The pattern is clear: when demand is reduced early, the systems that follow become smaller, cheaper to operate, and easier to justify.
What Aggressive Passive Design Actually Means in a Hot Climate
Aggressive passive design starts with one basic question: how much cooling demand can the building avoid before any active system is sized?
In the GCC, that starts with the early design decisions that control heat gain. Orientation, building form, window size, glazing ratio, envelope performance, airtightness, and thermal bridge control all affect how much heat the building must fight for the rest of its life. These are not secondary details. They decide whether the building begins with a manageable cooling load or carries avoidable demand from day one.
The 2017 EmiratesGBC study showed that Dubai’s external wall U-value requirement was roughly three times higher than the Passivhaus benchmark. That gap matters because weaker envelope performance turns directly into higher cooling load and higher operating cost.
Orientation and massing should also be treated as energy decisions from the concept stage. A form that reduces solar exposure, improves self-shading, and controls glazing can reduce cooling loads before chillers or PV panels are selected. These choices are often low-cost early in design. They become very difficult or impossible to change once the building is constructed.
Airtightness and thermal bridge control are just as important. Poor junctions, gaps, and uncontrolled infiltration can undermine the value of better insulation and glazing. These are not minor detailing issues. In hot climates, they decide whether the envelope performs as designed or keeps leaking performance for the life of the building.

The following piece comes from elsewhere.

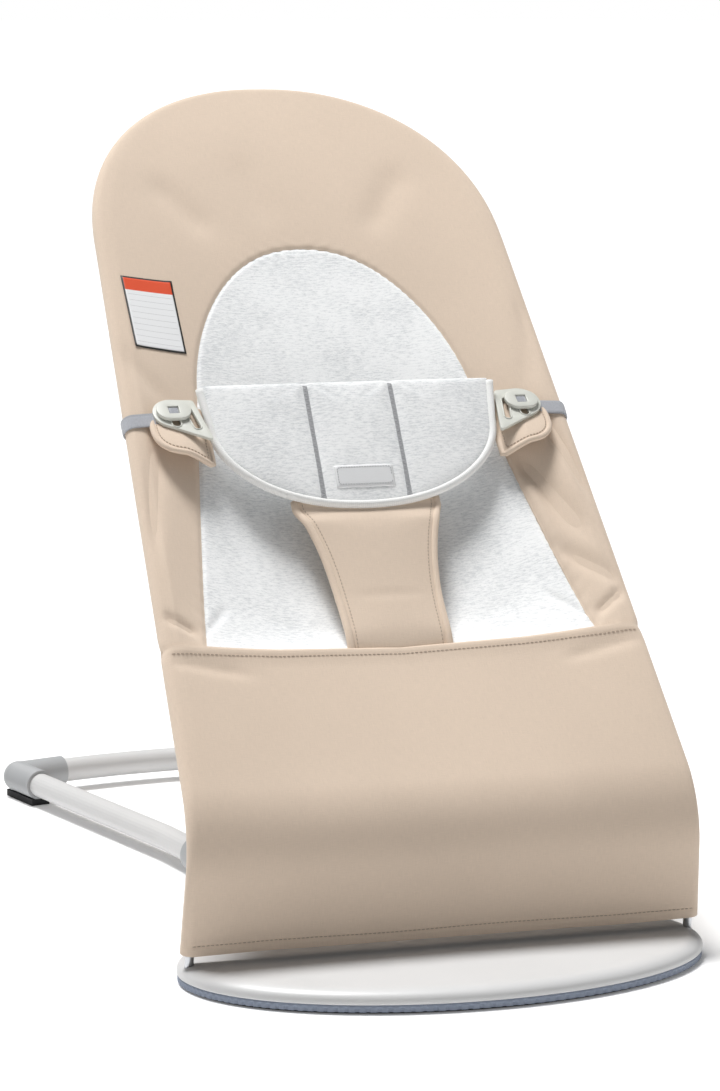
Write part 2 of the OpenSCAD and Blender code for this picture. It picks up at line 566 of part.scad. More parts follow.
// ---- brace ----
brace_pin_r = 4;
brace_top = on_sling(0, brace_s, -brace_gap);
arm_vector = [brace_top_x - brace_foot_x, brace_top[1] - brace_y, brace_top[2] - brace_z];
module brace_bow() color([0.80, 0.81, 0.82]) {
    translate(brace_top) x_rod(-brace_top_x, brace_top_x, brace_d / 2);
    for (side = [-1, 1]) both_sides(side) {
        translate([brace_top_x, brace_top[1], brace_top[2]]) sphere(d = brace_d + 0.8);
        translate([brace_foot_x, brace_y, brace_z])
            rotate([0, acos(arm_vector[2] / norm(arm_vector)), atan2(arm_vector[1], arm_vector[0])])
            translate([0, 0, 6]) cylinder(h = norm(arm_vector) - 6, d = brace_d);
    }
}
module brace_grip() color([0.30, 0.31, 0.33]) translate(brace_top) difference() {
    x_rod(-70, 70, brace_d / 2 + 2);
    x_rod(-71, 71, brace_d / 2);
}
module brace_hub(side) both_sides(side) color([0.45, 0.47, 0.50]) difference() {
    union() {
        translate([0, brace_y, brace_z]) {
            x_rod(brace_foot_x - 5, ear_x - still_gap, ear_r - 1);
            x_rod(ear_x - 1, ear_x + 10, brace_pin_r);
        }
        translate([brace_foot_x, brace_y, brace_z])
            rotate([0, acos(arm_vector[2] / norm(arm_vector)), atan2(arm_vector[1], arm_vector[0])])
            cylinder(h = 26, d = brace_d + 3);
    }
    translate([brace_foot_x, brace_y, brace_z])
        rotate([0, acos(arm_vector[2] / norm(arm_vector)), atan2(arm_vector[1], arm_vector[0])])
        translate([0, 0, 6]) cylinder(h = 30, d = brace_d);
}

base_plate();
plate_edge_strip();
plate_sole();
hinge_bearing(-1);  // hinge_bearing_left
hinge_bearing(1);  // hinge_bearing_right
leg_socket(-1);  // leg_socket_left
leg_socket(1);  // leg_socket_right
socket_screws();
floor_leg(-1);  // floor_leg_left
floor_leg(1);  // floor_leg_right
rear_cross_tube();
corner_elbow(-1);  // corner_elbow_left
corner_elbow(1);  // corner_elbow_right
foot_pad(-1);  // foot_pad_left
foot_pad(1);  // foot_pad_right
brace_bracket(-1);  // brace_bracket_left
brace_bracket(1);  // brace_bracket_right
hinge_rod();
seat_frame_wire();
notch_rack(-1);  // notch_rack_left
notch_rack(1);  // notch_rack_right
sling_side_cover();
sling_centre_panel();
sling_lower_panel();
sling_back_panel();
crotch_panel();
waist_band();
band_patch();
care_label();
clip(-1);  // clip_left
clip(1);  // clip_right
clip_tab(-1);  // clip_tab_left
clip_tab(1);  // clip_tab_right
webbing(-1);  // webbing_left
webbing(1);  // webbing_right
toggle(-1);  // toggle_left
toggle(1);  // toggle_right
brace_bow();
brace_grip();
brace_hub(-1);  // brace_hub_left
brace_hub(1);  // brace_hub_right
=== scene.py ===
"""Folding bouncer seat: fabric, plastics and metal over the frame of the part, one operator for each group."""
import math

import bmesh
import bpy
import numpy as np
from bpy.props import FloatProperty, FloatVectorProperty, PointerProperty
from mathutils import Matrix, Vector
from mathutils.bvhtree import BVHTree


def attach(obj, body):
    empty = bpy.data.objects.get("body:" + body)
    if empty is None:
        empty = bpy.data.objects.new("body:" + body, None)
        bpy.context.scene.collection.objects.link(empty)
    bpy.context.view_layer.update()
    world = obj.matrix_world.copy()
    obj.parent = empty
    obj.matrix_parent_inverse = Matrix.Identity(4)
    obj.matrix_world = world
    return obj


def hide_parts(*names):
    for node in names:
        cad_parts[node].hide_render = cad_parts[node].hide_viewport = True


bl_info = {
    "name": "Folding bouncer seat",
    "version": (1, 0, 0),
    "blender": (4, 5, 0),
    "location": "View3D > Sidebar > Bouncer",
    "description": "Builds the visible pieces of a folding bouncer seat over its frame",
    "category": "Add Mesh",
}

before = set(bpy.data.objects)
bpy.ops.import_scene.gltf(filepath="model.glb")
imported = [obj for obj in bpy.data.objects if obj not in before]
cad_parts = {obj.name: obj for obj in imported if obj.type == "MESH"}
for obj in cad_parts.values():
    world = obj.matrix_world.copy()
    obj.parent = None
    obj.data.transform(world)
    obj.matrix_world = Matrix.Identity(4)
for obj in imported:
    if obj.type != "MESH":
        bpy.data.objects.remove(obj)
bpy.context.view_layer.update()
MM = 0.001

# ---- the seat's side profile and outlines, in millimetres ----
HINGE = np.array([-279.0, 8.2])
RISE, BEND_R, BACK, HEAD_R, HEAD = 70.0, 65.0, 467.0, 1200.0, 201.0
LEAN_FRONT, TURN = math.radians(98.7), math.radians(53.2)
LEAN = LEAN_FRONT - TURN
S_BEND = RISE
S_BACK = S_BEND + BEND_R * TURN
S_HEAD = S_BACK + BACK
S_TOP = S_HEAD + HEAD
S_HEM, S_SEAM = 17.0, 247.0
SLING_W, SLING_TAPER, ARCH_LEN, ARCH_POWER = 190.7, 0.044, 171.0, 2.15
S_ARCH = S_TOP - ARCH_LEN
PANEL_W, PANEL_TAPER, PANEL_ARCH, PANEL_TOP, PANEL_POWER = 146.0, 0.161, 490.0, 625.0, 2.25
SEAM_SAG, SCOOP_SAG, SCOOP_RUN, SAG_MARGIN, BACK_SLACK = 16, 48, 28, 14, 5
EDGE_R, CLOTH = 7.0, 2.6
BAND_W, BAND_LOW, BAND_ROUND, BAND_TOP = 113.0, 371.0, 438.0, 472.0
CLIP = (135.0, 452.0, 8.6)
CLIP_TILT = math.radians(12)
BAND_SEAM = 33.0
PLATE = (190.0, 115.0, -279.5)
CREASE_DEPTH = 2.8
SIDES = ((-1, "left"), (1, "right"))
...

How Absolute Sustainability Will Impact ESG
ESG frameworks and sustainability disclosure regimes are built for a specific purpose. They help investors compare companies. They are good at telling you whether Company A performs better than Company B on a range of indicators.

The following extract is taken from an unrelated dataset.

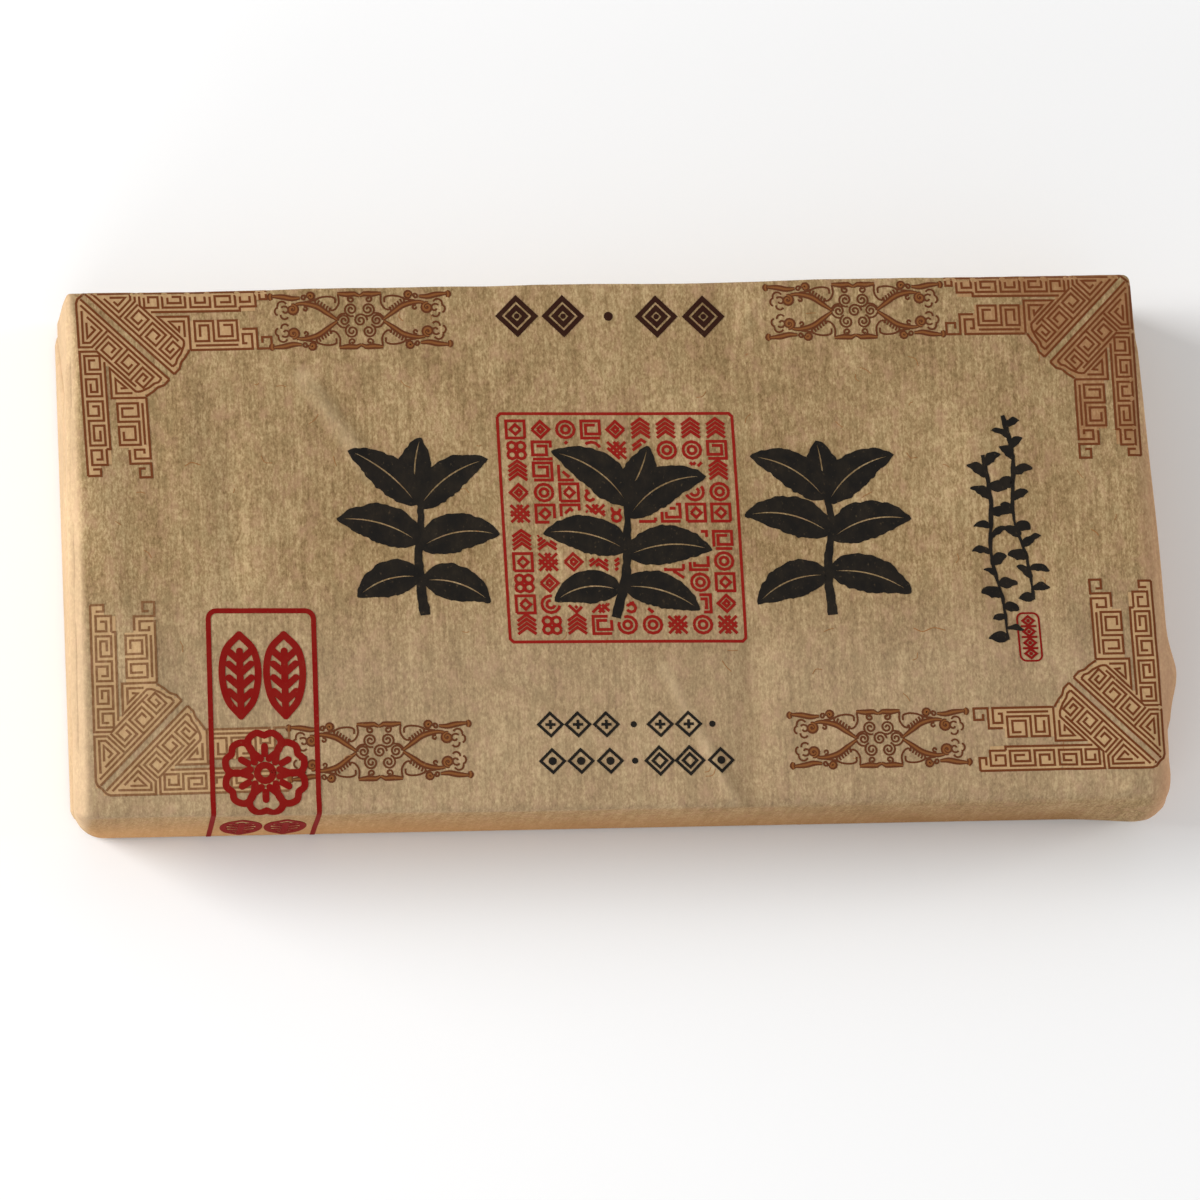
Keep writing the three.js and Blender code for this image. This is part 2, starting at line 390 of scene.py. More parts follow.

What they are not designed to do is tell you whether either company is operating within absolute ecological limits. And this needs to change.
ESG metrics should be linked to absolute thresholds such as carbon budgets, water budgets and material use budgets.
Science-based targets are the most serious attempt to do this at scale. Aligning corporate emissions pathways with what the climate system can actually absorb is absolute sustainability logic applied at the organizational level.
But even here, the details matter. Targets only mean something if they are truly absolute, if they cover the full value chain, and if they rely on real reductions rather than shifting impacts elsewhere or pushing them into the future.
And this is where the word “zero” becomes important. We have obsessed over the past decade on making sure that our target is “net zero” and not “zero emissions”. But in absolute sustainability, “zero” is the master. “Zero” as in “zero overshoot”.
The Correct Sequence Is the Strategy
For a cost-effective net-zero or nearly zero energy building in the MENA region, the order matters.
- Aggressively optimise orientation, massing, shading, glazing, and envelope performance early.
- Lock the passive design measures before HVAC systems are sized.
- Right-size mechanical equipment to the reduced cooling loads.
- Determine the renewable generation needed to close the remaining gap.
- Commission, measure, verify, and tune the building after operation begins.
That sequence changes both the technical outcome and the economics. It produces a building with a smaller cooling plant, lower operating costs, a more feasible renewable energy strategy, and stronger resilience in a climate where heat events are increasing.
What Needs to Change
The industry in the MENA region is capable of delivering net-zero buildings, or at least nearly zero-energy buildings, where limited roof space or plot space makes it difficult to install enough solar panels on-site. The technology exists. The climate does not make it impossible. What makes it harder than it needs to be is the way the market still treats passive design.
In our market specifically, three barriers stand out:
Split incentives. In many projects, the developer is focused on delivery cost, while the tenant or long-term owner carries the operating cost. That can make envelope upgrades look like an added expense, even when they reduce energy use and system size over the life of the building.
Low-bid procurement. When procurement focuses mainly on the lowest upfront price, details such as airtightness, shading quality, thermal breaks, and envelope continuity are often weakened. These details may look small in the tender process, but they have a long-term effect on cooling demand and operating cost.
Late value engineering. Passive measures are often removed late in the project to reduce capital cost. The problem is that these are the same measures that allow HVAC systems and renewable energy requirements to be reduced. When they are removed after systems are already sized, the project loses both the passive benefit and the cost-saving opportunity.
Policy is starting to evolve. The European Commission’s 2024 recast EPBD makes zero-emission buildings the standard for all new buildings from 2030. Saudi Vision 2030, the UAE Net Zero 2050 strategy, the building codes in Dubai and Abu Dhabi, as well as the cooling efficiency commitments from COP28, all move in the same direction. The framework is there. The question is whether this will be translated into actual projects on the ground, and where net-zero buildings can become mainstream and not just pilot projects.
To move the market forward, the next step should not be more discussion about whether net zero can work in the region. It should be a more serious focus on how to make it cost-effective.
That starts with building codes. More aggressive passive design measures need to be adopted and strengthened across the region, building on the progress already seen in cities like Dubai. Codes should push the market toward lower cooling demand before projects rely on mechanical systems and renewables.
It also requires stronger collaboration between developers, consultants, policymakers, contractors, and researchers. Net zero cannot move from pilot projects to mainstream adoption if each stakeholder treats performance as someone else’s responsibility.
The region also needs more studies on cost-effectiveness of net zero buildings. Markets such as the United States have built a stronger evidence base around the cost. The GCC needs similar research, using local climate, local construction costs, local energy prices, and local building typologies.
And because the climate is harsh, innovation in envelope design needs to be tested through real pilot projects. New facade systems, shading strategies, glazing solutions, and airtightness approaches should be proven under regional conditions, not only imported from other markets.
The Bottom Line
Net zero built on an inefficient foundation is fragile and expensive.
Aggressive passive design is not a constraint on ambition. It is the condition that makes ambition affordable in the MENA region.
Build the foundation first. Or watch the region keep paying for the misconception that net zero does not work here.